How is it different from SOAR?
SOAR (Security Orchestration, Automation, and Response) typically follows rigid, pre-defined playbooks. Autonomous response uses AI to make dynamic decisions and can handle novel situations not explicitly defined in a playbook.
What is a SOC?
A SOC, or Security Operations Center, is the centralized team, facility, and technology that an organization uses to continuously monitor and improve its security posture.
What does "dwell time" mean?
Dwell time is the length of time an attacker remains undetected within a network, from the moment of initial compromise to the moment they are discovered.
What is "alert fatigue"?
It is a state of exhaustion and desensitization experienced by security analysts when they are overwhelmed by a constant stream of security alerts, many of which are false positives.
What is a "force multiplier"?
It is a tool or technology that allows a small team to accomplish significantly more than they could on their own. Autonomous systems are a force multiplier for understaffed security teams.
What is a "blast radius"?
The blast radius is the total potential damage that a single cyber attack could cause if it is not contained. The goal of a fast response is to minimize the blast radius.

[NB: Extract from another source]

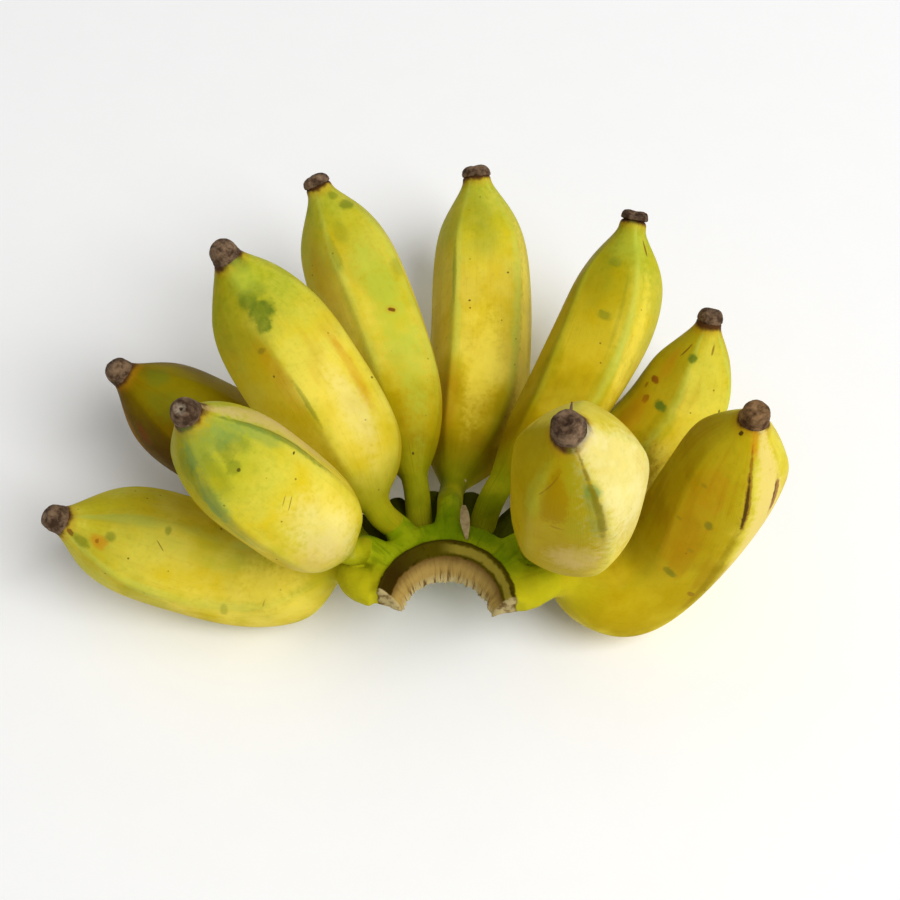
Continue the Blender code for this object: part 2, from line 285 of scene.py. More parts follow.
usualFinger = dict(ridges=5, twist=0, flat=1.0, dried=0.95, facing=0.0, pit=0.0, lip=0.14, bendEase=0)
fingerPlan = {
    "finger_01": dict(
        root=(160, 35), points=[(-30, 16, 31), (-57, 21.6, 15.1), (-85, 25, 25.6), (-107, 25, 42)],
        girth=16.9, stalk=4.2, cap=4.0, shoulder=0.75, roll=42, pit=0.8),
    "finger_02": dict(
        root=(136, 27), points=[(-32, 37, 22), (-54, 56, 18.5), (-76, 66, 27.5), (-94.5, 72.5, 43)],
        girth=16.0, stalk=4.0, cap=4.1, shoulder=0.6, roll=0, dried=0.9, pit=0.9),
    "finger_03": dict(
        root=(139, 36.5), points=[(-27, 14.4, 44.5), (-39, 18, 60), (-54, 22, 80), (-63.5, 24, 100)],
        girth=16.5, stalk=3.8, cap=3.9, shoulder=0.45, ridges=4, roll=80, flat=1.1, dried=1.0,
        facing=0.55, pit=1.0),
    "finger_04": dict(
        root=(118, 36), points=[(-19.5, 28, 44), (-31.5, 51, 52), (-48.5, 73, 66), (-60, 84, 84)],
        girth=17.0, stalk=3.8, cap=4.1, shoulder=0.45, roll=45),
    "finger_05": dict(
        root=(104, 27.5), points=[(-9, 42, 34), (-16.5, 78, 33), (-27, 108, 42), (-38, 128, 58)],
        girth=15.2, stalk=3.7, cap=4.2, shoulder=0.9, roll=42, twist=15, flat=1.1, dried=0.55),
    "finger_06": dict(
        root=(88, 36), points=[(2, 46, 22), (9.5, 82, 16.0), (11.5, 118, 24.2), (9.5, 145.5, 41)],
        girth=16.0, stalk=3.7, cap=4.6, shoulder=0.9, roll=42, flat=1.15, dried=0.6),
    "finger_07": dict(
        root=(71, 27.5), points=[(15, 39, 35.5), (35, 66, 38), (48.5, 93, 46), (54.6, 112, 60)],
        girth=14.7, stalk=3.8, cap=4.2, shoulder=1.3, roll=-13, twist=30, flat=1.15, dried=0.35,
        lip=0.7, lipTurn=4.3),
    "finger_08": dict(
        root=(49, 27.5), points=[(27, 33, 22), (48, 54, 19), (69, 72, 28), (77, 87.5, 46)],
        girth=15.2, stalk=3.8, cap=3.9, shoulder=0.7, roll=63, twist=40, flat=1.3, dried=0.65),
    "finger_09": dict(
        root=(44, 36.5), points=[(25, 16, 45), (32.6, 15, 64), (32.6, 12.5, 91), (28.5, 9.5, 117)],
        girth=17.5, stalk=3.8, cap=4.3, shoulder=0.5, roll=55, flat=0.8, dried=1.0),
    "finger_10": dict(
        root=(19, 34.5), points=[(32, 12.5, 30), (53.5, 19.7, 13.9), (71.5, 27, 43.2), (79, 32, 85)],
        girth=15.6, stalk=5.0, cap=3.9, shoulder=0.6, roll=-11, twist=50, flat=0.8, bendEase=16),
}
fingerPlan = {name: usualFinger | finger for name, finger in fingerPlan.items()}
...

What is "automated friendly fire"?
It is a term for a situation where an autonomous security system makes a mistake and takes a harmful action against a legitimate, business-critical system, causing a self-inflicted outage.
What is Explainable AI (XAI)?
XAI is a field of AI focused on developing models that can explain their own decision-making processes in a way that humans can understand, which is critical for building trust in autonomous systems.
What does "human in the loop" mean?
It is a model where an AI can perform its analysis and recommend an action, but a human must give the final approval before the action is executed.
Will autonomous systems replace human analysts?
No, they will elevate them. By automating the high-volume, repetitive tasks, these systems free up human analysts to focus on more complex, strategic work like threat hunting and incident command.
What is an EDR tool?
EDR stands for Endpoint Detection and Response. It is a security solution that monitors devices like laptops and servers for advanced threats. It is a key source of data for autonomous response platforms.
Is this technology affordable for small businesses?
While once only for large enterprises, many Managed Detection and Response (MDR) services now offer access to this level of automation and AI as part of an affordable subscription for smaller businesses.
What is an API call?
An API (Application Programming Interface) call is how different software programs communicate with each other. An autonomous platform uses API calls to "tell" other security tools (like a firewall or EDR) what to do.
What are "rules of engagement" for an AI?
They are a specific set of pre-defined permissions that dictate what actions an AI is allowed to take on its own versus what actions require human approval, based on the criticality of the targeted asset.
What is the biggest driver for this shift?
The single biggest driver is the speed of modern attacks, especially ransomware. The time from breach to major damage is now so short that an automated response is the only effective defense.
What is a CISO?
A CISO, or Chief Information Security Officer, is the senior-level executive within an organization responsible for establishing and maintaining the enterprise's security vision, strategy, and program.
Does this require a big security team to manage?
No, the goal is the opposite. It allows a smaller, more elite team to manage a very large environment by automating the low-level work.
What is the first step to adopting autonomy?
The first step is to start with simple automation. Identify the most repetitive, time-consuming tasks your SOC performs and use a SOAR tool to automate them with a human approval step. This builds a foundation for greater autonomy later.
Is a fully autonomous SOC the ultimate goal?
Not necessarily. The ultimate goal is a highly effective human-machine team, where each side does what it does best. The machine handles the speed and scale, and the human handles the strategy, creativity, and complex decision-making.